Write out the whole of the material exactly.

○ ○ ○ ○

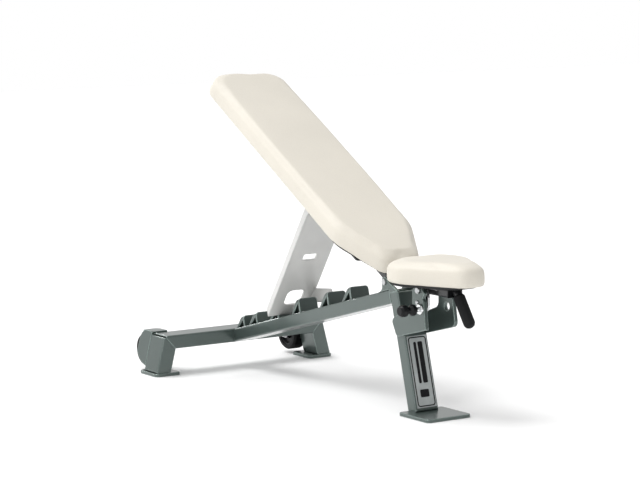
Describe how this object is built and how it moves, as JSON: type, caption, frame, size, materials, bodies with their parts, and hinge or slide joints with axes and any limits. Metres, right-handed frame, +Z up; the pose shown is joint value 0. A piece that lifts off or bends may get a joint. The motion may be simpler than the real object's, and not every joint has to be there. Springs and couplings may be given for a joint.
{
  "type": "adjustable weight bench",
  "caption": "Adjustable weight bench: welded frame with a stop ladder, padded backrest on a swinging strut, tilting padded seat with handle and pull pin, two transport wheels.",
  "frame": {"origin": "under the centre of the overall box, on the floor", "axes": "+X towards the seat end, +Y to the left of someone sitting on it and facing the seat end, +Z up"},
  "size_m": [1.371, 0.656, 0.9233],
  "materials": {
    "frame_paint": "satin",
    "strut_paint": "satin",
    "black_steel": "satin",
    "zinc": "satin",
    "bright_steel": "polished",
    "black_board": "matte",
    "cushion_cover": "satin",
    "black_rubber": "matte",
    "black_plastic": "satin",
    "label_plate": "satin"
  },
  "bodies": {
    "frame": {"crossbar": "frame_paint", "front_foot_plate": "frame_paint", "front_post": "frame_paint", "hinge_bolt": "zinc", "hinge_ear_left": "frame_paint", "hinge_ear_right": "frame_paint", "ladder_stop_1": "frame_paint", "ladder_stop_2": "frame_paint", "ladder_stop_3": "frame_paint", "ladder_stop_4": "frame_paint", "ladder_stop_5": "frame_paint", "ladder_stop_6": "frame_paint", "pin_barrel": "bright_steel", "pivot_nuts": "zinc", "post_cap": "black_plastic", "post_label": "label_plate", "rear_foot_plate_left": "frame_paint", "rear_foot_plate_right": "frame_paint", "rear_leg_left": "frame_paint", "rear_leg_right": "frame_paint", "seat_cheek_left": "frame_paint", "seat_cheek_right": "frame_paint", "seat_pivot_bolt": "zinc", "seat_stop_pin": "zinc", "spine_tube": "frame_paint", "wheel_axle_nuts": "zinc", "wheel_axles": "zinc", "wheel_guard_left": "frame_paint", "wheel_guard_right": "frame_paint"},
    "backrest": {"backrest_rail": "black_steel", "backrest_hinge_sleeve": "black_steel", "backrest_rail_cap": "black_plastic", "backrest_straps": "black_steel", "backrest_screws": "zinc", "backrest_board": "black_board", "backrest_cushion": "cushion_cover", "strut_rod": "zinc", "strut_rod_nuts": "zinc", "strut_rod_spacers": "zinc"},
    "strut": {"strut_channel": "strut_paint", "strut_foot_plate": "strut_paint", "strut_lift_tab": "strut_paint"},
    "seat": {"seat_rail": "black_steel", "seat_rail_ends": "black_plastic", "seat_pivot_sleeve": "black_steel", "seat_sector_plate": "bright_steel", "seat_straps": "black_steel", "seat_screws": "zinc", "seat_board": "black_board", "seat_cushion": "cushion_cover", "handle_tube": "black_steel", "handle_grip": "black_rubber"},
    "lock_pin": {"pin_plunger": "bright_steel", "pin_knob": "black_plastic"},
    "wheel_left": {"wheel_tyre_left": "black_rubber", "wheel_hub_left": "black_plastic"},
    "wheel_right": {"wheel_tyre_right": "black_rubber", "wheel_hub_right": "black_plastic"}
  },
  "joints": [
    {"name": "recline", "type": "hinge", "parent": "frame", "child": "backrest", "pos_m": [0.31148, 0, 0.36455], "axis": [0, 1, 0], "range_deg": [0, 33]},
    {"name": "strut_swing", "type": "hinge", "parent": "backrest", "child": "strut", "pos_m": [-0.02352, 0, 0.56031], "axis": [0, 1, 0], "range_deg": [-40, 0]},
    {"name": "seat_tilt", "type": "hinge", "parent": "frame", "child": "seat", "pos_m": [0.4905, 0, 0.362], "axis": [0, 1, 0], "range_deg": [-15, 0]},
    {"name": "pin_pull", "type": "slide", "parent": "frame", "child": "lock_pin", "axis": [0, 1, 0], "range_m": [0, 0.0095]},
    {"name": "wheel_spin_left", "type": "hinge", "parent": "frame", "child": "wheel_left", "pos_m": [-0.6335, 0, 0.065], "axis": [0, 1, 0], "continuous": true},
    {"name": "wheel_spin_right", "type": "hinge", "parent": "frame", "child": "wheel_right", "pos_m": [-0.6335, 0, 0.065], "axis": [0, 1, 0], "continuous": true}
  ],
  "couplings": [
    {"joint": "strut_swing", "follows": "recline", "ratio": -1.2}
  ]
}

○ ○ ○ ○

▸ Final answer
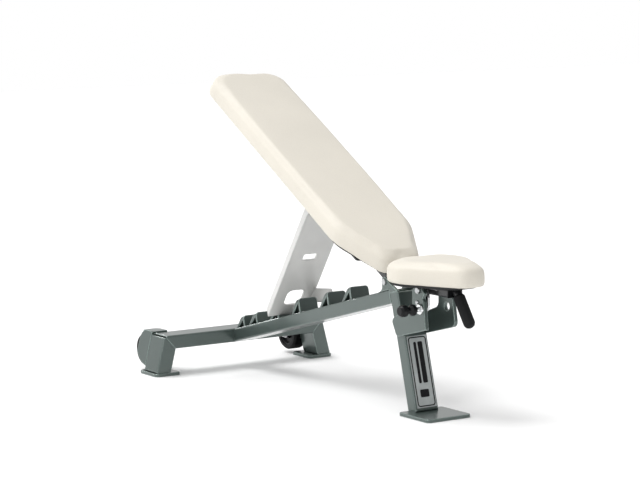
Describe how this object is built and how it moves, as JSON: type, caption, frame, size, materials, bodies with their parts, and hinge or slide joints with axes and any limits. Metres, right-handed frame, +Z up; the pose shown is joint value 0. A piece that lifts off or bends may get a joint. The motion may be simpler than the real object's, and not every joint has to be there. Springs and couplings may be given for a joint.
{
  "type": "adjustable weight bench",
  "caption": "Adjustable weight bench: welded frame with a stop ladder, padded backrest on a swinging strut, tilting padded seat with handle and pull pin, two transport wheels.",
  "frame": {"origin": "under the centre of the overall box, on the floor", "axes": "+X towards the seat end, +Y to the left of someone sitting on it and facing the seat end, +Z up"},
  "size_m": [1.371, 0.656, 0.9233],
  "materials": {
    "frame_paint": "satin",
    "strut_paint": "satin",
    "black_steel": "satin",
    "zinc": "satin",
    "bright_steel": "polished",
    "black_board": "matte",
    "cushion_cover": "satin",
    "black_rubber": "matte",
    "black_plastic": "satin",
    "label_plate": "satin"
  },
  "bodies": {
    "frame": {"crossbar": "frame_paint", "front_foot_plate": "frame_paint", "front_post": "frame_paint", "hinge_bolt": "zinc", "hinge_ear_left": "frame_paint", "hinge_ear_right": "frame_paint", "ladder_stop_1": "frame_paint", "ladder_stop_2": "frame_paint", "ladder_stop_3": "frame_paint", "ladder_stop_4": "frame_paint", "ladder_stop_5": "frame_paint", "ladder_stop_6": "frame_paint", "pin_barrel": "bright_steel", "pivot_nuts": "zinc", "post_cap": "black_plastic", "post_label": "label_plate", "rear_foot_plate_left": "frame_paint", "rear_foot_plate_right": "frame_paint", "rear_leg_left": "frame_paint", "rear_leg_right": "frame_paint", "seat_cheek_left": "frame_paint", "seat_cheek_right": "frame_paint", "seat_pivot_bolt": "zinc", "seat_stop_pin": "zinc", "spine_tube": "frame_paint", "wheel_axle_nuts": "zinc", "wheel_axles": "zinc", "wheel_guard_left": "frame_paint", "wheel_guard_right": "frame_paint"},
    "backrest": {"backrest_rail": "black_steel", "backrest_hinge_sleeve": "black_steel", "backrest_rail_cap": "black_plastic", "backrest_straps": "black_steel", "backrest_screws": "zinc", "backrest_board": "black_board", "backrest_cushion": "cushion_cover", "strut_rod": "zinc", "strut_rod_nuts": "zinc", "strut_rod_spacers": "zinc"},
    "strut": {"strut_channel": "strut_paint", "strut_foot_plate": "strut_paint", "strut_lift_tab": "strut_paint"},
    "seat": {"seat_rail": "black_steel", "seat_rail_ends": "black_plastic", "seat_pivot_sleeve": "black_steel", "seat_sector_plate": "bright_steel", "seat_straps": "black_steel", "seat_screws": "zinc", "seat_board": "black_board", "seat_cushion": "cushion_cover", "handle_tube": "black_steel", "handle_grip": "black_rubber"},
    "lock_pin": {"pin_plunger": "bright_steel", "pin_knob": "black_plastic"},
    "wheel_left": {"wheel_tyre_left": "black_rubber", "wheel_hub_left": "black_plastic"},
    "wheel_right": {"wheel_tyre_right": "black_rubber", "wheel_hub_right": "black_plastic"}
  },
  "joints": [
    {"name": "recline", "type": "hinge", "parent": "frame", "child": "backrest", "pos_m": [0.31148, 0, 0.36455], "axis": [0, 1, 0], "range_deg": [0, 33]},
    {"name": "strut_swing", "type": "hinge", "parent": "backrest", "child": "strut", "pos_m": [-0.02352, 0, 0.56031], "axis": [0, 1, 0], "range_deg": [-40, 0]},
    {"name": "seat_tilt", "type": "hinge", "parent": "frame", "child": "seat", "pos_m": [0.4905, 0, 0.362], "axis": [0, 1, 0], "range_deg": [-15, 0]},
    {"name": "pin_pull", "type": "slide", "parent": "frame", "child": "lock_pin", "axis": [0, 1, 0], "range_m": [0, 0.0095]},
    {"name": "wheel_spin_left", "type": "hinge", "parent": "frame", "child": "wheel_left", "pos_m": [-0.6335, 0, 0.065], "axis": [0, 1, 0], "continuous": true},
    {"name": "wheel_spin_right", "type": "hinge", "parent": "frame", "child": "wheel_right", "pos_m": [-0.6335, 0, 0.065], "axis": [0, 1, 0], "continuous": true}
  ],
  "couplings": [
    {"joint": "strut_swing", "follows": "recline", "ratio": -1.2}
  ]
}